Forensically-enabled clouds
One of the requirements for a CSP is to offer “forensic-friendly” services, and this could be achieved by storing snapshots of volatile VM data in their infrastructure, providing proof of past data possession, data location, identity management, encryption and key management, legal provision, and SLAs.
DORA Law
The DORA law (Digital Online Record Access) requires that CSPs provide a mechanism for law enforcement to access data in a timely manner. This is important because the data could be stored in multiple locations, and the legal status of the data could be different in each country.
Another important aspect is to provide drivers: SOX (Sarbanes-Oxley Act) requires auditable storage for financial and accounting data, and HIPAA (Health Insurance Portability and Accountability Act) requires forensic capabilities for storage of healthcare data.
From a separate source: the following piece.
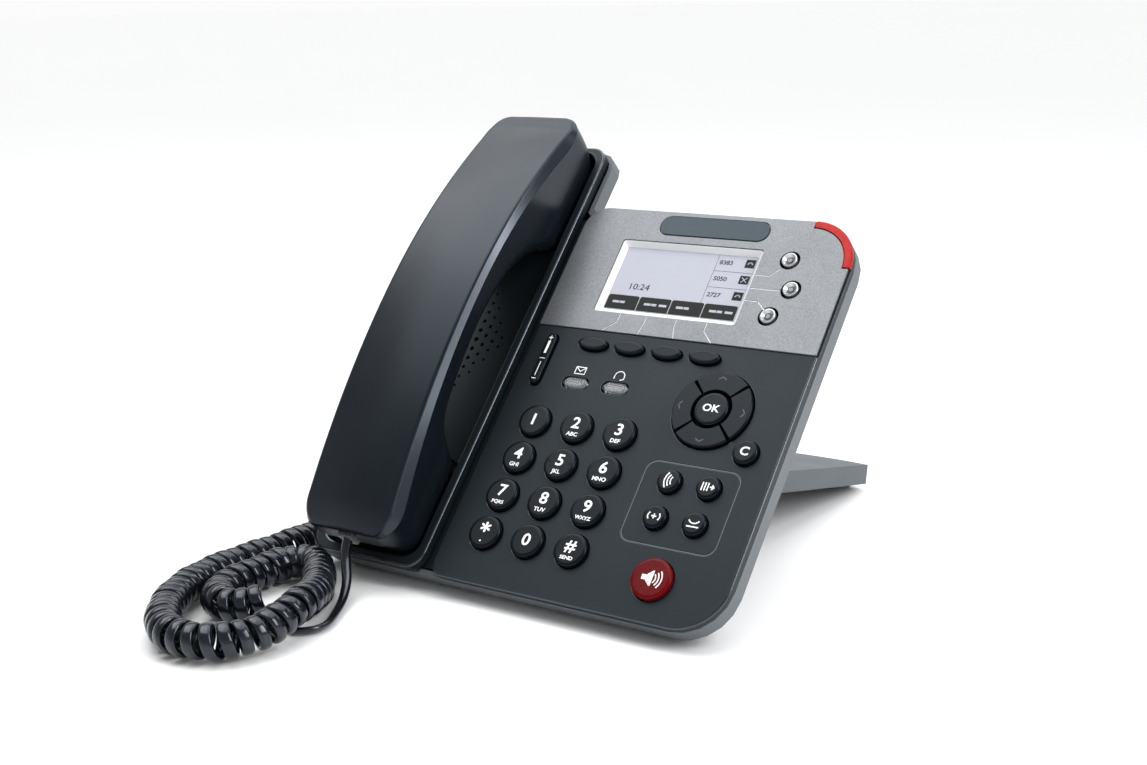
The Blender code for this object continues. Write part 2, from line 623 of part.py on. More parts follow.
def handset_parting(v):
    low, high = HANDSET_PARTING_LEVEL
    v = min(max(v, low), high)
    away = ((v - HANDSET_MID) / 90.0) ** 2
    return handset_arc(v) - HANDSET_PARTING - HANDSET_PARTING_DROP * away


def outer_section(v, inset=0.0, below=0.0):
    half = handset_half(v, inset)
    low = handset_parting(v) - below
    rise = max(handset_arc(v) - handset_parting(v), 2.0) - inset
    top = handset_parting(v) + rise * (0.25 + 0.75 * end_round(v, inset))
    side = low + (top - low) * 0.72
    lean = HANDSET_LEAN
    points = [(half, low), (half - lean * 0.5, side), (half - lean - 1.4, top), (0.0, top + 1.0)]
    points += [(-half + lean + 1.4, top), (-half + lean * 0.5, side), (-half, low)]
    return [(HANDSET_U + u, v, n) for u, n in points]


def handset_stations(inset=0.0):
    low = HANDSET_LOW + inset
    high = HANDSET_HIGH - inset
    ends = (0.0, 1.5, 4.5)
    middle = (4.0, 18.0, 31.0, 47.0, 60.0, 80.0, 95.0, 112.0, 125.0, 136.0, 150.0, 167.0, 184.0)
    return [low + step for step in ends] + list(middle) + [high - step for step in reversed(ends)]


# Depth of the inner shell along the handset: (v, n of the lowest line).
INNER_PROFILE = (
    (-8.7, 9.0), (-6.5, 2.0), (-2.0, -5.6), (4.0, -7.7), (18.0, -7.7), (31.0, -7.7), (36.5, -4.0),
    (41.0, 6.0), (47.0, 13.5), (60.0, 17.6), (80.0, 20.2), (95.0, 20.6), (112.0, 18.6), (125.0, 14.6),
    (136.0, 8.0), (144.0, -2.0), (150.0, -7.7), (167.0, -7.7), (184.0, -7.7), (191.0, -5.0),
    (195.6, 2.5), (199.5, 10.0),
)


def inner_section(v, depth, inset=0.0, above=0.0):
    half = handset_half(v, inset)
    top = handset_parting(v) - GAP + above
    low = depth + inset
    knee = low + (top - low) * 0.3
    foot = max(half - 6.0, 4.0)
    points = [(foot, low), (half - 1.2, knee), (half, top), (-half, top), (-half + 1.2, knee), (-foot, low)]
    return [(HANDSET_U + u, v, n) for u, n in points]


def make_handset(face):
    top_mesh = mesh_from_rings("handset_outer_shell", [outer_section(v) for v in handset_stations()])
    outer = add_object("handset_outer_shell", top_mesh, "handset", face)
    room = [outer_section(v, SHELL, 1.0) for v in handset_stations(SHELL)]
    boolean(outer, "DIFFERENCE", mesh_from_rings("room", room))
    smooth(outer)
    low_mesh = mesh_from_rings("handset_inner_shell", [inner_section(v, depth) for v, depth in INNER_PROFILE])
    inner = add_object("handset_inner_shell", low_mesh, "handset", face)
    room = []
    for v, depth in INNER_PROFILE[2:-2]:
        room.append(inner_section(min(max(v, -6.5), HANDSET_HIGH - 2.5), depth, SHELL, 1.0))
    boolean(inner, "DIFFERENCE", mesh_from_rings("room", room))
    smooth(inner)
    plug_u, plug_v, plug_n = HANDSET_PLUG_AT
    half_u = PLUG_SIZE[0] / 2 + GAP
    half_n = PLUG_SIZE[1] / 2 + GAP
    jack = rounded_box((plug_u - half_u, plug_v - 6.0, plug_u + half_u, plug_v + 12.6), [0.4] * 4, 1)
    boolean(inner, "DIFFERENCE", prism("jack", jack, plug_n - half_n, plug_n + half_n))
    earpiece = turned("earpiece", (HANDSET_U, 167.0), ((13.0, -5.2), (13.0, 0.0), (9.0, 4.0)))
    add_object("earpiece", earpiece, "metal", face)
    microphone = turned("handset_microphone", (HANDSET_U, 18.0), ((4.8, -5.2), (4.8, 0.5)), 14)
    add_object("handset_microphone", microphone, "metal", face)
    weight = prism("handset_weight", rounded_box((-85.0, 72.0, -65.0, 120.0), [1.5] * 4, 1), 23.6, 27.6)
    add_object("handset_weight", weight, "metal", face)


# ---- cord --------------------------------------------------------------------------
def catmull_rom(points, spacing):
    """A smooth curve through the route's points, read about every spacing millimetres."""
    route = [Vector(point) for point in points]
    route = [route[0] * 2 - route[1]] + route + [route[-1] * 2 - route[-2]]
    dense = []
    for a, b, c, d in zip(route, route[1:], route[2:], route[3:]):
        for i in range(24):
            t = i / 24.0
            value = 0.5 * ((2 * b) + (c - a) * t + (2 * a - 5 * b + 4 * c - d) * t * t
                           + (3 * b - a - 3 * c + d) * t * t * t)
            dense.append(value)
    dense.append(route[-2])
    lengths = [0.0]
    for a, b in zip(dense, dense[1:]):
        lengths.append(lengths[-1] + (b - a).length)
    count = max(3, round(lengths[-1] / spacing))
    picked = []
    j = 0
    for i in range(count + 1):
        target = lengths[-1] * i / count
        while j < len(lengths) - 2 and lengths[j + 1] < target:
            j += 1
        share = (target - lengths[j]) / max(lengths[j + 1] - lengths[j], 1e-9)
        picked.append(dense[j].lerp(dense[j + 1], min(share, 1.0)))
    return picked


def make_tube(name, points, radius, spacing):
    """A round tube with filled ends along a route in the world frame."""
    curve = bpy.data.curves.new(name, "CURVE")
    curve.dimensions = "3D"
    curve.bevel_depth = radius * 0.001
    curve.bevel_resolution = 2
    curve.use_fill_caps = True
    curve.resolution_u = 1
    curve.render_resolution_u = 0
    spline = curve.splines.new("POLY")
    path = catmull_rom(points, spacing)
    spline.points.add(len(path) - 1)
    for place, point in zip(spline.points, path):
        place.co = (*mm(*point), 1.0)
    made = bpy.data.objects.new(name, curve)
    bpy.context.collection.objects.link(made)
    curve.materials.append(material("cord"))
    return made


def make_plug(name, centre, along, face):
    """A modular plug; along is the axis of the cord, 0 for u and 1 for v."""
    u, v, n = centre
    wide, high, length = PLUG_SIZE
    if along == 1:
        box = (u - wide / 2, v, u + wide / 2, v + length)
    else:
        box = (u, v - wide / 2, u + length, v + wide / 2)
    add_object(name, prism(name, rounded_box(box, [0.6] * 4, 1), n - high / 2, n + high / 2), "clear", face)


def make_cord(face):
    make_plug("handset_plug", HANDSET_PLUG_AT, 1, face)
    make_plug("base_plug", BASE_PLUG_AT, 0, face)
    make_tube("cord_lead", LEAD_ROUTE, LEAD_RADIUS, 5.0)
    make_tube("cord_coil", COIL_ROUTE, COIL_RADIUS, 9.0)
    make_tube("cord_tail", TAIL_ROUTE, LEAD_RADIUS, 5.0)


def main():
    clear_scene()
    face = add_empty("face_frame", None, FACE_ORIGIN, FACE_TILT)
    holes = make_keys(face)
    holes.append(make_volume_rocker(face))
    holes.append(make_lens("mail_lens", MAIL_LENS, face))
    holes.append(make_lens("headset_lens", HEADSET_LENS, face))
    make_rear_housing(face)
    make_front_cover(face, holes)
    make_faceplate(face)
    make_screen(face)
    make_cradle(face)
    make_inside(face)
    make_stand(face)
    make_feet(face)
    make_handset(face)
    make_cord(face)


if __name__ == "__main__":
    main()
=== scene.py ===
"""The finished look of a desk IP phone, built around its CAD frame.

Sizes are millimetres on the face of the phone: u runs right across the key panel, v runs up
it and n stands out of it. FACE carries them to the world, in metres. The cord's routes are
millimetres in the world.
"""

import math

import bmesh
import bpy
from mathutils import Matrix, Vector


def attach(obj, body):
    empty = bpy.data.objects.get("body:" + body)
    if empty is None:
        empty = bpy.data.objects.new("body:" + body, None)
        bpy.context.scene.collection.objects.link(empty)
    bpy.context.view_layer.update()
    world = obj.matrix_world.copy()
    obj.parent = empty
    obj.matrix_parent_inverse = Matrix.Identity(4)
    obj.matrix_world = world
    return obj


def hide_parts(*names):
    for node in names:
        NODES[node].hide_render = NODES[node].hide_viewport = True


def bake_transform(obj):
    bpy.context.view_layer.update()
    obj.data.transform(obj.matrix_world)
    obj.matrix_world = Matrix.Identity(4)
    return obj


bl_info = {
    "name": "Desk IP phone",
    "version": (1, 0, 0),
    "blender": (4, 5, 0),
    "location": "3D View > Sidebar > Desk phone",
    "description": "Builds the finished look of a desk phone with a corded handset",
    "category": "Object",
}

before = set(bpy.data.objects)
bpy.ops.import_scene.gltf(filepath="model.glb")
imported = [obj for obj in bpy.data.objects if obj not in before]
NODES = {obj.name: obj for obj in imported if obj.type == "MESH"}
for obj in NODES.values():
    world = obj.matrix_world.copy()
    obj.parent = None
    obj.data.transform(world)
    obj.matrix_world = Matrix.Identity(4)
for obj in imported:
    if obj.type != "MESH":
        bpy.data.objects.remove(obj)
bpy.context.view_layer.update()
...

This is important because nowadays the data storage size is constantly increasing, and the analysis of large amounts of data takes months or years on standard computing hardware. So, having forensically-enabled clouds could make the analysis of large amounts of data easier and faster.
The main benefits of cloud-enabled forensics are large-scale data storage, large-scale computing infrastructure, and the reuse of computing concepts. The challenges are the loss of control on evidence, chain of custody, and transnational operations from a legal perspective.